By the way, I suspect that those survey numbers mentioned above come from Amtrak's ongoing survey program that anyone and everyone whose taken a ride on Amtrak recently can participate in.
Alan;

My point being he's by himself in a converted diner; under SDS Heritage diner cooks would be on the same level. I get your point; I'm just trying to show that there is not much apparent thought process given to employees safety whether it be SDS, CCC or Diner-lite! As for the survey it is what it is but I don't see posters on here clammering to ride a CCC after having experienced a real diner so your right on target with where the "survey" probably came from. :rolleyes:
No Jay, SDS does not imply a single level Heritage diner. The Sunset Limited, Coast Starlight, SW Chief, Zephyr all use SDS, as well as most of the single level trains.

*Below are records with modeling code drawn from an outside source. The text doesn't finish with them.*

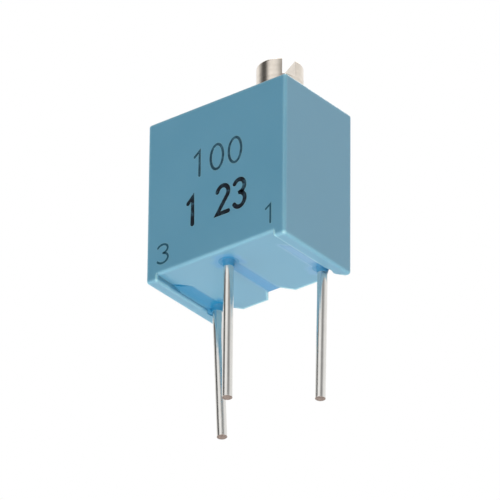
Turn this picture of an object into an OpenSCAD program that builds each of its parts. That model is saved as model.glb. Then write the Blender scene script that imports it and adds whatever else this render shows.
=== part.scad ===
// Quarter-inch square multi-turn trimmer potentiometer, adjusted from the top.
// A worm cut on the adjusting screw turns a toothed rotor, which sweeps a wiper round a
// cermet track. Millimetres. The origin is on the axis of terminal 2 at the level of the
// feet; +X runs to the right of the marked face, +Y into the body and +Z up.

/* [Body] */
// Width of the body, left to right
body_w = 6.7; // [6.6:0.05:7.4]
// Depth of the body, marked face to back
body_d = 4.15; // [4.1:0.05:4.8]
// Height of the body from the feet to the top
body_h = 7.0; // [6.9:0.05:7.8]
// Radius of the moulded outer edges
edge_r = 0.12; // [0.06:0.01:0.2]
// Wall of the gear chamber: front, left and right
wall = 0.42; // [0.4:0.01:0.46]
// Wall above the gear chamber
top_wall = 0.5; // [0.4:0.02:0.7]
// Thinner rim of wall round the open back
rim_wall = 0.3; // [0.22:0.01:0.34]

/* [Underside] */
// Height of the two side rails that the body stands on
standoff = 0.24; // [0.1:0.01:0.35]
// Width of each side rail
rail_w = 0.53; // [0.4:0.01:0.7]
// Gap beside a wire in the channel that it is laid into
channel_gap = 0.03; // [0.02:0.01:0.08]
// Depth of the channels of terminals 1 and 3 above the underside
channel_depth = 0.4; // [0.2:0.01:0.6]
// Marked face to the front ends of those channels
channel_front = 1; // [0.6:0.05:1.6]
// Depth of the flared notches at the back of the channels
notch_depth = 0.6; // [0.3:0.01:0.65]
// Flare of a notch to each side
notch_flare = 0.43; // [0.1:0.01:0.5]
// Rounding of the inner edges of the rails
rail_r = 0.1; // [0.04:0.01:0.14]

/* [Terminals] */
// Pitch of the terminals, across the row and between the two rows
pitch = 2.54; // [2.5:0.01:2.58]
// Back of the body to the axes of terminals 1 and 3
terminal_inset = 0.76; // [0.68:0.01:0.9]
// Diameter of the tinned wire
terminal_d = 0.4; // [0.35:0.01:0.45]
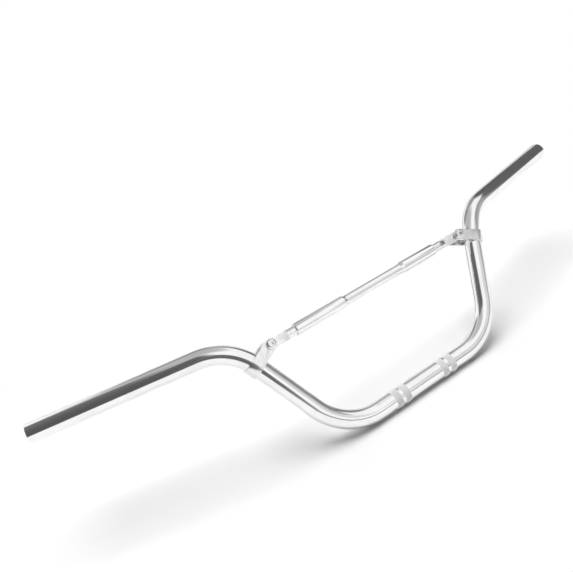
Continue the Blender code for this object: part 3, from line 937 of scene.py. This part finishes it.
def build_strap(name, tube, clamp, matrix):
    """A flat strip bent in a U round the tube, with two round-tipped ears."""
    inner, outer = strap_radii(tube, clamp)
    ear_radius = clamp.strap_width / 2
    ear_tip = clamp.bolt_reach + ear_radius + CUT_MARGIN
    body = [(ear_tip, outer)] + arc((0, 0), outer, math.pi / 2, math.pi * 3 / 2, 2 * OUTLINE_SEGMENTS)
    body += [(ear_tip, -outer)]
    strap = plate(name, [body], clamp.strap_width + 2 * CUT_MARGIN)
    strap.matrix_world = matrix

    far_side = -outer - CUT_MARGIN
    side_view = arc((clamp.bolt_reach, 0), ear_radius, math.pi / 2, -math.pi / 2, OUTLINE_SEGMENTS)
    side_view += [(far_side, -ear_radius), (far_side, ear_radius)]
    hole = circle((clamp.bolt_reach, 0), hole_radius(clamp), SMALL_SIDES)
    ears = plate(name + "_ears", [side_view, hole], 2 * (outer + CUT_MARGIN))
    ears.matrix_world = matrix @ QUARTER_X

    slot_half = inner - clamp.slot_relief
    past_tip = ear_tip + CUT_MARGIN
    outline = [(0, slot_half), (0, -slot_half), (past_tip, -slot_half), (past_tip, slot_half)]
    slot = plate(name + "_slot", [outline], clamp.strap_width + 4 * CUT_MARGIN)
    slot.matrix_world = matrix

    seat = seat_cutter(tube, clamp)
    boolean(strap, "INTERSECT", ears)
    boolean(strap, "DIFFERENCE", slot)
    boolean(strap, "DIFFERENCE", seat)
    bevel(strap, clamp.strap_edge, STRAP_EDGE_ANGLE)
    return settled(strap, ears, slot, seat)


class HANDLEBAR_OT_straps(bpy.types.Operator):
    """Builds the two clamp straps"""
    bl_idname = "handlebar.straps"
    bl_label = "Clamp straps"

    def execute(self, context):
        tube, crossbar, clamp = bar_settings(context)
        finish = context.scene.handlebar_finish
        material = satin_metal("satin strap", finish.strap, STRAP_ROUGHNESS)
        for side_name, side in SIDES:
            matrix = clamp_frame(tube, crossbar, clamp, side)
            strap = build_strap(f"strap_{side_name}", tube, clamp, matrix)
            hand_over(strap, material, "satin_strap", f"clamp_strap_{side_name}")
        return {"FINISHED"}


def bolt_profile(clamp, bearing):
    """The button head's dome and rim, and the plain shank down to the thread."""
    top = bearing + clamp.head_height
    head_radius = clamp.head_diameter / 2
    flat_radius = clamp.head_flat / 2
    dome_start = bearing + clamp.head_rim
    turns = [math.pi / 2 * index / HEAD_DOME_SEGMENTS for index in range(HEAD_DOME_SEGMENTS + 1)]
    dome = [(flat_radius + (head_radius - flat_radius) * math.sin(turn),
             dome_start + (top - dome_start) * math.cos(turn)) for turn in turns]
    edge = clamp.head_rim / 4
    return [(0, top)] + dome + [(head_radius, bearing + edge), (head_radius - edge, bearing),
                                (clamp.bolt_diameter / 2, bearing)]


def build_bolt(name, tube, clamp):
    """A button head screw with a hexagon socket and a cut thread."""
    _, outer = strap_radii(tube, clamp)
    bearing = outer + clamp.seat_gap
    stack = clamp.washer_thickness + clamp.nut_hex_height + clamp.collar_height + clamp.seat_gap
    tip = -(bearing + stack + clamp.thread_past_nut)
    radius = clamp.bolt_diameter / 2
    rings = [level_ring(height, [ring_radius] * SMALL_SIDES)
             for ring_radius, height in bolt_profile(clamp, bearing)]
    thread_start = -outer
    step = clamp.thread_pitch / SHANK_THREAD_STEPS
    count = round((thread_start - tip) / step)
    for ring in range(count + 1):
        height = thread_start - ring * step
        left = (count - ring) * step
        lead = min(1.0, ring / SHANK_THREAD_STEPS)
        radii = []
        for index in range(SMALL_SIDES):
            phase = (height / clamp.thread_pitch + index / SMALL_SIDES) % 1
            groove = clamp.thread_depth * lead * min(1.0, THREAD_FLANK * abs(phase - 0.5))
            radii.append(min(radius - groove, radius - clamp.thread_depth + left))
        rings.append(level_ring(height, radii))
    rings.append([Vector((0, 0, tip))] * SMALL_SIDES)
    shape, _ = loft(rings)
    bolt = new_object(name, cleaned(shape))
    corner_radius = clamp.socket_width / 2 / math.cos(math.pi / 6)
    depth = clamp.socket_depth + CUT_MARGIN
    socket = plate(name + "_socket", [circle((0, 0), corner_radius, 6)], depth)
    top = bearing + clamp.head_height
    socket.matrix_world = Matrix.Translation((0, 0, top - clamp.socket_depth + depth / 2))
    boolean(bolt, "DIFFERENCE", socket)
    return settled(bolt, socket)


def flat_ring(name, clamp, outer, height, edge):
    """A ring round the bolt, with rounded edges."""
    hole = hole_radius(clamp)
    section = [(outer, height), (outer, 0), (hole, 0), (hole, height)]
    return smooth(revolved(name, filleted(section, edge, closed=True), SMALL_SIDES))


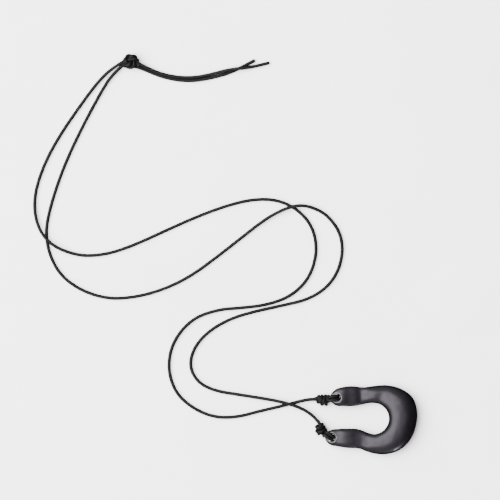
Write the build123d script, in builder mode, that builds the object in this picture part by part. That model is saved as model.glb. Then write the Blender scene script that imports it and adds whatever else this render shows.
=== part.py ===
"""Horseshoe pendant on two knotted waxed cords, lying flat as it would on a table.

Frame: the origin is under the middle of the pendant, on the surface that it lies on. +X points
across the pendant from its open end to its bend, +Y from the lower arm to the upper arm, and
+Z up. All sizes are in millimetres.
"""

from build123d import *
from math import cos, hypot, pi, radians, sin, tan
import os

# ---- driving dimensions: pendant ---------------------------------------------------------------

OPENING_CENTRE = (0.95, 0.65)      # centre of the round end of the horseshoe's opening
OPENING_RADIUS = 7.75
UNDERSIDE_CUT = 0.35               # how much is ground off under the bend to make its flat
SECTION_POINTS = 24                # points round each cross-section
NOSE_STEPS = (82, 70, 56, 40, 22)  # degrees along each rounded tip, from its end inwards

# ---- driving dimensions: holes, eyelets and cord -----------------------------------------------

CORD_D = 1.5
EYELET_BORE_R = 1.9
EYELET_WALL = 0.5
EYELET_PROUD = 0.12                # how far an eyelet's rims stand off the pendant's surface
UPPER_HOLE = (-17.6, 11.15)
LOWER_HOLE = (-20.2, -8.75)

EYE_R = 2.7                        # cord centre line of the loop through each hole
EYE_OFFSET = 2.45                  # from each hole's centre to the middle of the tip's wall
EYE_HEIGHT = 3.5                   # height of both loops' centres, and of the swing axis
UPPER_EYE_HEADING = 190            # direction in which each loop leaves its arm's tip, in degrees
LOWER_EYE_HEADING = 150

UPPER_KNOT = (-24.4, 9.9, 2.6)     # middle of each knot
LOWER_KNOT = (-25.3, -4.2, 2.7)
BACK_KNOT = (-120.2, 179.0, 3.2)

# ---- the pendant's outline, as cross-sections ---------------------------------------------------

# Bend: direction from the opening's centre, outer radius, underside and top of the section.
BEND_SECTIONS = (
    (88, 16.3, -UNDERSIDE_CUT, 6.9),
    (70, 17.7, -UNDERSIDE_CUT, 7.7),
    (50, 19.8, -UNDERSIDE_CUT, 8.6),
    (30, 22.0, -UNDERSIDE_CUT, 9.1),
    (10, 22.2, -UNDERSIDE_CUT, 9.3),
    (-10, 21.9, -UNDERSIDE_CUT, 9.3),
    (-30, 21.6, -UNDERSIDE_CUT, 9.1),
    (-50, 20.9, -UNDERSIDE_CUT, 8.6),
    (-70, 19.0, -UNDERSIDE_CUT, 7.7),
    (-88, 17.6, -UNDERSIDE_CUT, 6.9),
)

# Arms: inner point, outer point, underside and top of the section, from the tip to the bend.
UPPER_ARM_SECTIONS = (
    ((-15.0, 7.0), (-15.0, 15.9), 1.3, 5.5),
    ((-11.5, 6.95), (-11.5, 16.4), 0.8, 6.0),
    ((-8.2, 7.2), (-8.3, 16.3), 0.6, 5.7),
    ((-5.2, 7.75), (-5.3, 15.9), 0.4, 5.2),
    ((-2.2, 8.3), (-2.6, 16.2), 0.1, 5.8),
)
LOWER_ARM_SECTIONS = (
    ((-18.0, -4.75), (-18.0, -13.1), 1.3, 5.5),
    ((-14.5, -4.6), (-14.6, -13.7), 0.9, 6.0),
    ((-11.0, -4.6), (-11.2, -14.1), 0.75, 5.9),
    ((-7.8, -4.75), (-8.2, -14.15), 0.6, 5.4),
    ((-4.8, -5.55), (-5.6, -14.6), 0.4, 5.2),
    ((-2.0, -6.7), (-2.6, -15.8), 0.1, 5.9),
)
UPPER_NOSE_END = (-20.9, 10.95, 3.4)
LOWER_NOSE_END = (-23.4, -8.8, 3.4)
ARM_SQUARENESS = 2.9               # superellipse power: 2 is an ellipse, larger is squarer
BEND_SQUARENESS = 2.2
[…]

Therefore at time of low ridership, on any of the above 4 trains mentioned it is possible to find only a single cook downstairs in the lower level of a Superliner Dining car.
 
Just to be clear Jay, SDS is only the plan that cut staffing in all types of dining cars, dropped cloth tablecloths, dropped glassware, went to more pre-prepared foods rather than prepped and cooked on board. SDS has nothing to do with what type of food service car you are in. In fact the only two LD's that don't use the full SDS plan for their food service cars are the Auto Train and the Empire Builder. Otherwise every other LD uses some form or variation of SDS practices depending on what type of food service car they have.